Die Odyssee (OmU, 70 mm)

PHOTO: © Universal

Die Odyssee (OmU, 70 mm)

Noch niemand hat sich das Event gemerkt.

In the organizer's words:

Our theater was built for films like this: Christopher Nolan’s immersive vision of Homer’s *Odyssey*, presented exclusively in the breathtaking 70mm format.

Christopher Nolan’s “The Odyssey” tells the story of Odysseus’s return home as an existential journey through war, loss, and identity. After the fall of Troy, the hero wanders across seas and islands, facing dangers, temptations, and his own exhaustion. Meanwhile, in Ithaca, Penelope struggles to maintain stability, while Odysseus increasingly doubts whether he can even return home after years of survival. Nolan focuses less on the mythological episodes than on the inner turmoil of a man who has lost himself.

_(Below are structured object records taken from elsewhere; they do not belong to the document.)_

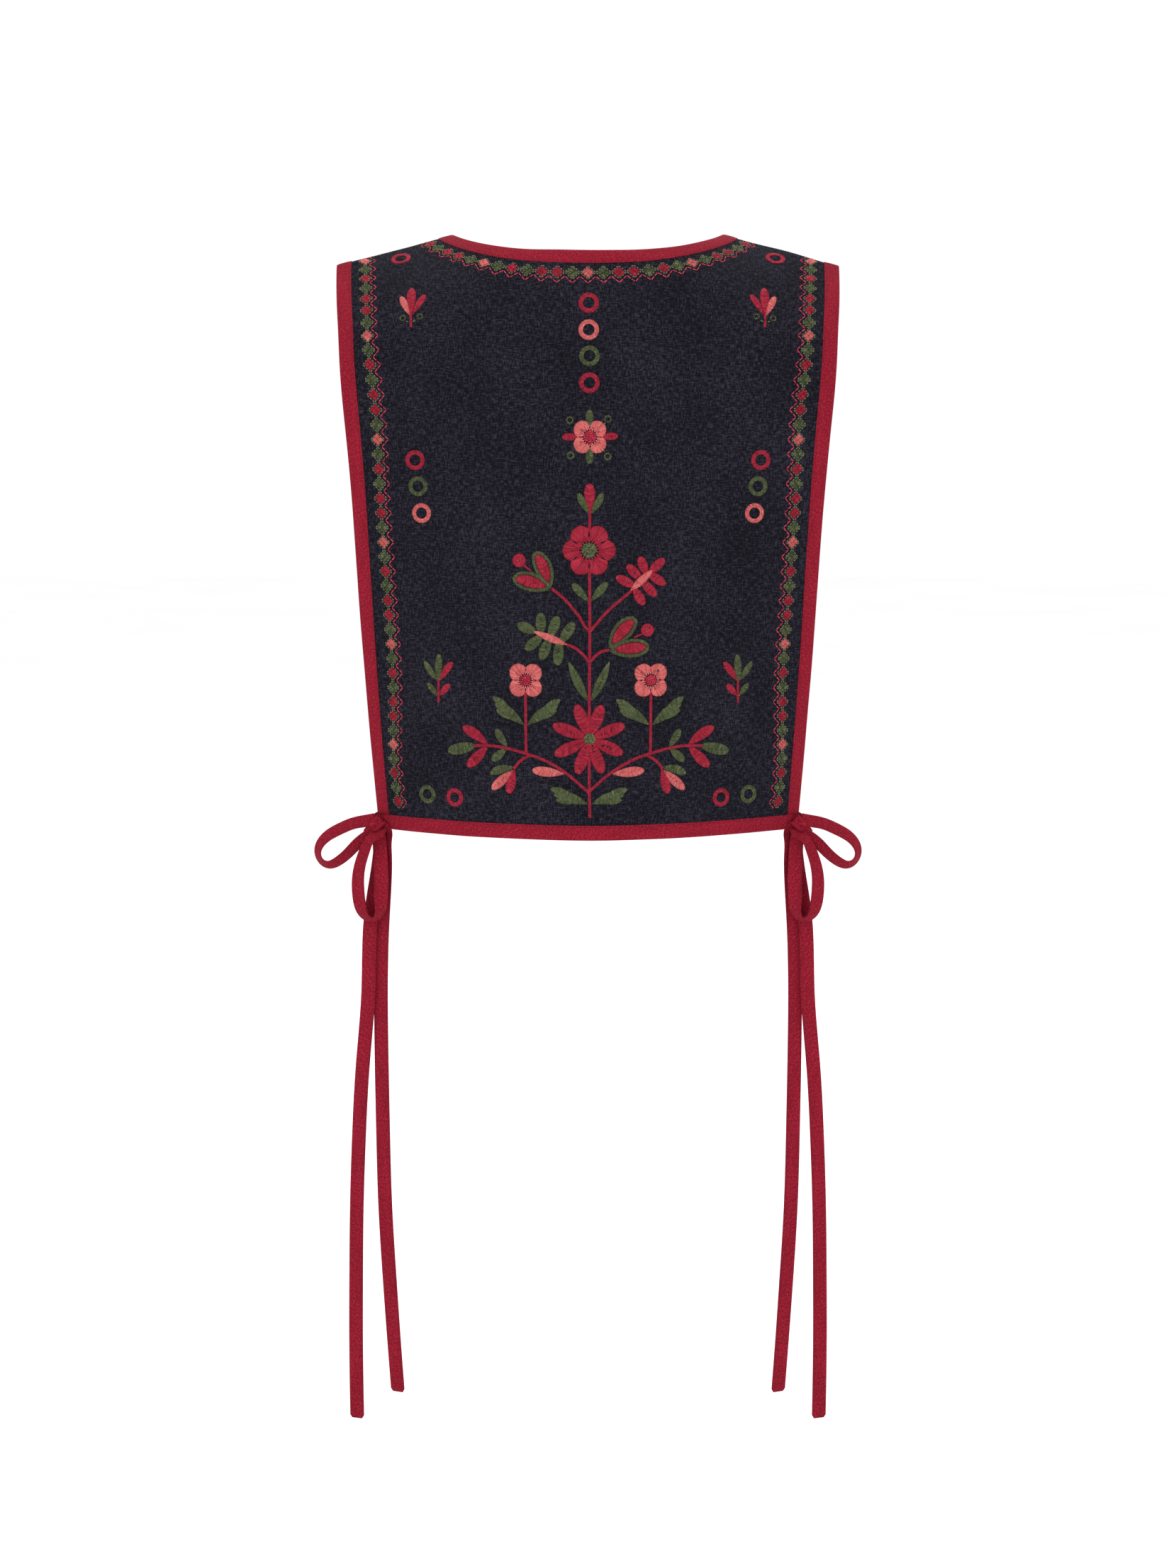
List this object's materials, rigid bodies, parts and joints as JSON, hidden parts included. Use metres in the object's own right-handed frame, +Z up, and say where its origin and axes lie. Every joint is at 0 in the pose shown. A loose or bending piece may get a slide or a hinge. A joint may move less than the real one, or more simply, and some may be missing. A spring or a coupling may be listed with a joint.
{
  "type": "embroidered folk vest",
  "caption": "Sleeveless tabard vest in dark linen with folk embroidery, crimson bound edges and a tie bow at each hem corner, holding the hollow form of a worn garment.",
  "frame": {"origin": "midway between the two neck points, level with the shoulder ridge, where the wearer's shoulders carry the vest", "axes": "+Z up, -Y towards the embroidered back that the picture shows, +X to the right as seen from behind"},
  "size_m": [0.4724, 0.2218, 1.0308],
  "materials": {
    "dark_linen": "plain woven linen, matt, near-black navy",
    "crimson_binding": "plain woven cotton bias band, matt crimson",
    "crimson_thread": "stranded embroidery thread, soft sheen, crimson",
    "coral_thread": "stranded embroidery thread, soft sheen, coral pink",
    "green_thread": "stranded embroidery thread, soft sheen, olive green"
  },
  "bodies": {
    "root": {"back_panel": "dark_linen", "front_panel": "dark_linen", "neck_binding": "crimson_binding", "left_side_binding": "crimson_binding", "right_side_binding": "crimson_binding", "back_hem_binding": "crimson_binding", "front_hem_binding": "crimson_binding", "left_knot": "crimson_binding", "left_side_loop": "crimson_binding", "left_drop_loop": "crimson_binding", "left_short_tie": "crimson_binding", "left_long_tie": "crimson_binding", "left_front_lead": "crimson_binding", "right_knot": "crimson_binding", "right_side_loop": "crimson_binding", "right_drop_loop": "crimson_binding", "right_short_tie": "crimson_binding", "right_long_tie": "crimson_binding", "right_front_lead": "crimson_binding"}
  },
  "joints": []
}
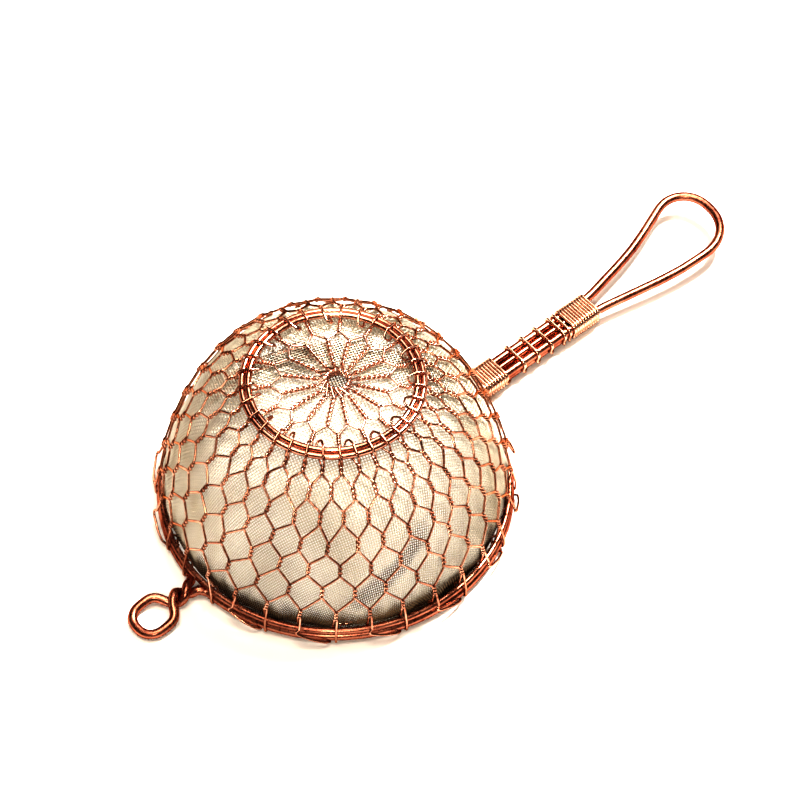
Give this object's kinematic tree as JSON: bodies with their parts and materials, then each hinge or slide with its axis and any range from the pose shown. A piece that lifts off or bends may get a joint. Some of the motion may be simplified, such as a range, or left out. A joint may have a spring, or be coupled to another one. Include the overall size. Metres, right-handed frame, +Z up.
{
  "type": "hand-woven wire tea strainer",
  "caption": "Round dome-shaped strainer of twisted copper wire net over fine wire cloth, with a foot ring, a bound wire handle with a hanging loop, and a small rest eye opposite.",
  "frame": {"origin": "middle of the rim's circle, on the plane that the rim, the grip and the rest eye lie on", "axes": "+X along the handle towards its hanging loop, +Z up from the rim's plane towards the dome's crown"},
  "size_m": [0.1657, 0.0776, 0.0405],
  "materials": {
    "copper_thick_wire": "bright drawn copper",
    "copper_ring_wire": "bright drawn copper",
    "copper_binding_wire": "bright drawn copper, darker between the turns",
    "copper_net_wire": "bright fine copper wire, twisted by hand",
    "wire_cloth": "fine woven wire cloth, pale brass colour"
  },
  "bodies": {
    "root": {"rim_and_rest_wire": "copper_thick_wire", "rim_upper_ring": "copper_thick_wire", "liner_hem_ring": "copper_ring_wire", "foot_ring_inner": "copper_ring_wire", "foot_ring_outer": "copper_ring_wire", "liner_cloth": "wire_cloth", "handle_loop": "copper_thick_wire", "grip_binding": "copper_binding_wire", "crown_wire_01": "copper_net_wire", "crown_wire_02": "copper_net_wire", "crown_wire_03": "copper_net_wire", "crown_wire_04": "copper_net_wire", "crown_wire_05": "copper_net_wire", "crown_wire_06": "copper_net_wire", "crown_wire_07": "copper_net_wire", "crown_wire_08": "copper_net_wire", "crown_wire_09": "copper_net_wire", "crown_wire_10": "copper_net_wire", "crown_wire_11": "copper_net_wire", "crown_wire_12": "copper_net_wire", "crown_wire_13": "copper_net_wire", "crown_wire_14": "copper_net_wire", "crown_wire_15": "copper_net_wire", "crown_wire_16": "copper_net_wire", "hairpin_wire_01": "copper_net_wire", "hairpin_wire_02": "copper_net_wire", "hairpin_wire_03": "copper_net_wire", "hairpin_wire_04": "copper_net_wire", "hairpin_wire_05": "copper_net_wire", "hairpin_wire_06": "copper_net_wire", "hairpin_wire_07": "copper_net_wire", "hairpin_wire_08": "copper_net_wire", "hairpin_wire_09": "copper_net_wire", "hairpin_wire_10": "copper_net_wire", "hairpin_wire_11": "copper_net_wire", "hairpin_wire_12": "copper_net_wire", "hairpin_wire_13": "copper_net_wire", "hairpin_wire_14": "copper_net_wire", "hairpin_wire_15": "copper_net_wire", "hairpin_wire_16": "copper_net_wire"}
  },
  "joints": []
}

The real showstopper, however, lies in the format: “The Odyssey” was shot entirely in IMAX, a move that remains unprecedented to this day. Nolan uses the large-format 65mm negative not only for spectacle but for radical immersion. The vastness of the sea, the confinement of the ships, the physicality of survival—all of this unfolds with a sharpness and spatial depth that only IMAX cameras can achieve. As with “Dunkirk,” “Interstellar,” and “Oppenheimer,” Nolan relies on analog 70mm projection, which presents the film on our curved Cinerama screen as a physical, almost sculptural experience. For him, celluloid is not an object of nostalgia, but a tool for making time, space, and perception sensually tangible. Nolan combines Homer’s epic with his signature style: fragmented temporal structures, subjective perception, and moral ambivalence. The mythological elements do not appear as fantasy, but as an expression of a traumatized consciousness. The score—once again closely interwoven with the visual rhythm—works with breath, pulse, and the roar of the sea. Thus, “The Odyssey” becomes less a classic literary adaptation and more an audiovisual state of emergency that explores the boundaries of the cinematic space. A work that demonstrates why Nolan is among the last directors to defend—and further develop—cinema as a physical, analog experience.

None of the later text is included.